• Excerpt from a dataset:
-- begin --

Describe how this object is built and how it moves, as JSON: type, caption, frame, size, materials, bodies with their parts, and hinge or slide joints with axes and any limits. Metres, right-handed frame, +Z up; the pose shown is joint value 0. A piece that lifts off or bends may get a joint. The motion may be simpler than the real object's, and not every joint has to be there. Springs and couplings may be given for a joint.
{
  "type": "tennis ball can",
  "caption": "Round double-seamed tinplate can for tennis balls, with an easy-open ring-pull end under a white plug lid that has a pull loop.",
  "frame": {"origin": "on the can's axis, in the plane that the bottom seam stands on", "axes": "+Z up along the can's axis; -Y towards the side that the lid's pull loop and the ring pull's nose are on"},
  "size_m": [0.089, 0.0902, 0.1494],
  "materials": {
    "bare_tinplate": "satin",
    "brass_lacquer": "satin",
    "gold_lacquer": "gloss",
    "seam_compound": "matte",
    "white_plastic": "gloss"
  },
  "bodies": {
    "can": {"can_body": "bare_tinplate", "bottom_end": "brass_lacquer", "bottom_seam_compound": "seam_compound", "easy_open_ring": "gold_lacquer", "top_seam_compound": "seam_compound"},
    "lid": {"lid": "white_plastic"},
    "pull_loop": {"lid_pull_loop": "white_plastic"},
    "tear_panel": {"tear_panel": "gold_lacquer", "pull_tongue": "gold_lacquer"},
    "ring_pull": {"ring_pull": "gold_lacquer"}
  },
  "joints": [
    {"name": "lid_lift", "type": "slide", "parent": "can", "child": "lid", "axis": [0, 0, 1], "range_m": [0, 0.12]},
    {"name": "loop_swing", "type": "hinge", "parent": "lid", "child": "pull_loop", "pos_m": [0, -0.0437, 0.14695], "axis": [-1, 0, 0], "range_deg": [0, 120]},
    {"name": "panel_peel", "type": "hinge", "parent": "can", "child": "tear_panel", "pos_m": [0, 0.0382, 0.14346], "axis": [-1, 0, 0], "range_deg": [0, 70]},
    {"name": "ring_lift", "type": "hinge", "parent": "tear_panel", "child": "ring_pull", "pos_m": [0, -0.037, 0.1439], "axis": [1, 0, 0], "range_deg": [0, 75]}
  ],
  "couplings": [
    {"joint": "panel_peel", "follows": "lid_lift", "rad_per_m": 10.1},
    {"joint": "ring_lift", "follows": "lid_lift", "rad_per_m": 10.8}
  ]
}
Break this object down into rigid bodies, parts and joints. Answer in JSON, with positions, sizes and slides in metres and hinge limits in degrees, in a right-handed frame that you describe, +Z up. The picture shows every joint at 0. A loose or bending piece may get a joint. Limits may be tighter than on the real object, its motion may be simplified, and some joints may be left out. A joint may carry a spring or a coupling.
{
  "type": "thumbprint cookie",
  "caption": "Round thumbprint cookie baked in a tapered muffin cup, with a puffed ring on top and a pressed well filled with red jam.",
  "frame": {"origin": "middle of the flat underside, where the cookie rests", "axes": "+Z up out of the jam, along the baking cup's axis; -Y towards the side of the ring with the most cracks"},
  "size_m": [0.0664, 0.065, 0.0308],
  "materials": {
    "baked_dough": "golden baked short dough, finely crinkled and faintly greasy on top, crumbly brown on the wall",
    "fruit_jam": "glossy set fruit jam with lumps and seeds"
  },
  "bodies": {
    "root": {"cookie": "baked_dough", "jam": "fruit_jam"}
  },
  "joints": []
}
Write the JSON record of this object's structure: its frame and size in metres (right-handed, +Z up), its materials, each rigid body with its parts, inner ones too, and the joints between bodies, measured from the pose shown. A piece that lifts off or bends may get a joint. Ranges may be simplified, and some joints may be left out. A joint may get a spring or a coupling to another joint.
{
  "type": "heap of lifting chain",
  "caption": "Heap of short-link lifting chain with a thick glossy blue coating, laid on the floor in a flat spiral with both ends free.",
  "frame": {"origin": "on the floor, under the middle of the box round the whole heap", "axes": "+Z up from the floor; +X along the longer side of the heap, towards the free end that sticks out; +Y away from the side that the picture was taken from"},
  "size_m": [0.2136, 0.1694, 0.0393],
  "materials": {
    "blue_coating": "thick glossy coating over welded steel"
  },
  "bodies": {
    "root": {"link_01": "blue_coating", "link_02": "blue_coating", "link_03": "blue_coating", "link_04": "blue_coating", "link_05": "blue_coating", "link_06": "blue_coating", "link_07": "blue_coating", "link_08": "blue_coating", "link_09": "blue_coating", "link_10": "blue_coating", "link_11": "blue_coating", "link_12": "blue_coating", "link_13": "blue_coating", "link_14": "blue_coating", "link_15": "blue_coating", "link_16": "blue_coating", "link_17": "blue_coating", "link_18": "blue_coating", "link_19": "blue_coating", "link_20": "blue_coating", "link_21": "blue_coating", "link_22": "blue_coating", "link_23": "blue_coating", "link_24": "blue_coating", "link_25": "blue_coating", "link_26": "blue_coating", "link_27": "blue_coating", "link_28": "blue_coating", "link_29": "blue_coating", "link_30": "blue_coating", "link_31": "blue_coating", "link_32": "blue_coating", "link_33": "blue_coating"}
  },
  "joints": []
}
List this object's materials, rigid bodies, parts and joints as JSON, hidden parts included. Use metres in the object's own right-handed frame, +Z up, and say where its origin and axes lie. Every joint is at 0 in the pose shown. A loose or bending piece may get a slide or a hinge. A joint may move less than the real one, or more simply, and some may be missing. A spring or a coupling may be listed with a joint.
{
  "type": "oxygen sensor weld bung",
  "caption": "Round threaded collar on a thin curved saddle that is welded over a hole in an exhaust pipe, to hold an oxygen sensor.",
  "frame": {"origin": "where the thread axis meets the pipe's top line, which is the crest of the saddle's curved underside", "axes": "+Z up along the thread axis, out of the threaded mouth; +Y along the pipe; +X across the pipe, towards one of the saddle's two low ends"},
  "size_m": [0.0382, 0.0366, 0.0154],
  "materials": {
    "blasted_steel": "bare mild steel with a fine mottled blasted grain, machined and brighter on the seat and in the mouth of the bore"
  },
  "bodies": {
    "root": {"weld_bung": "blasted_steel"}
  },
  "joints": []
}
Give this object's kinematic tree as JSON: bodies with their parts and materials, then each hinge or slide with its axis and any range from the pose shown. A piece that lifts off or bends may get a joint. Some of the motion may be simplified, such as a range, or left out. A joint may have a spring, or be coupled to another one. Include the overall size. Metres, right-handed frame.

-- end --

• DESCRIPTION OF THE TASK:
Locate the line that contains "List this object's". Repeat it and every line after it, up to and including the final line, exactly.

• RESULT OF THIS TASK:
List this object's materials, rigid bodies, parts and joints as JSON, hidden parts included. Use metres in the object's own right-handed frame, +Z up, and say where its origin and axes lie. Every joint is at 0 in the pose shown. A loose or bending piece may get a slide or a hinge. A joint may move less than the real one, or more simply, and some may be missing. A spring or a coupling may be listed with a joint.
{
  "type": "oxygen sensor weld bung",
  "caption": "Round threaded collar on a thin curved saddle that is welded over a hole in an exhaust pipe, to hold an oxygen sensor.",
  "frame": {"origin": "where the thread axis meets the pipe's top line, which is the crest of the saddle's curved underside", "axes": "+Z up along the thread axis, out of the threaded mouth; +Y along the pipe; +X across the pipe, towards one of the saddle's two low ends"},
  "size_m": [0.0382, 0.0366, 0.0154],
  "materials": {
    "blasted_steel": "bare mild steel with a fine mottled blasted grain, machined and brighter on the seat and in the mouth of the bore"
  },
  "bodies": {
    "root": {"weld_bung": "blasted_steel"}
  },
  "joints": []
}
Give this object's kinematic tree as JSON: bodies with their parts and materials, then each hinge or slide with its axis and any range from the pose shown. A piece that lifts off or bends may get a joint. Some of the motion may be simplified, such as a range, or left out. A joint may have a spring, or be coupled to another one. Include the overall size. Metres, right-handed frame.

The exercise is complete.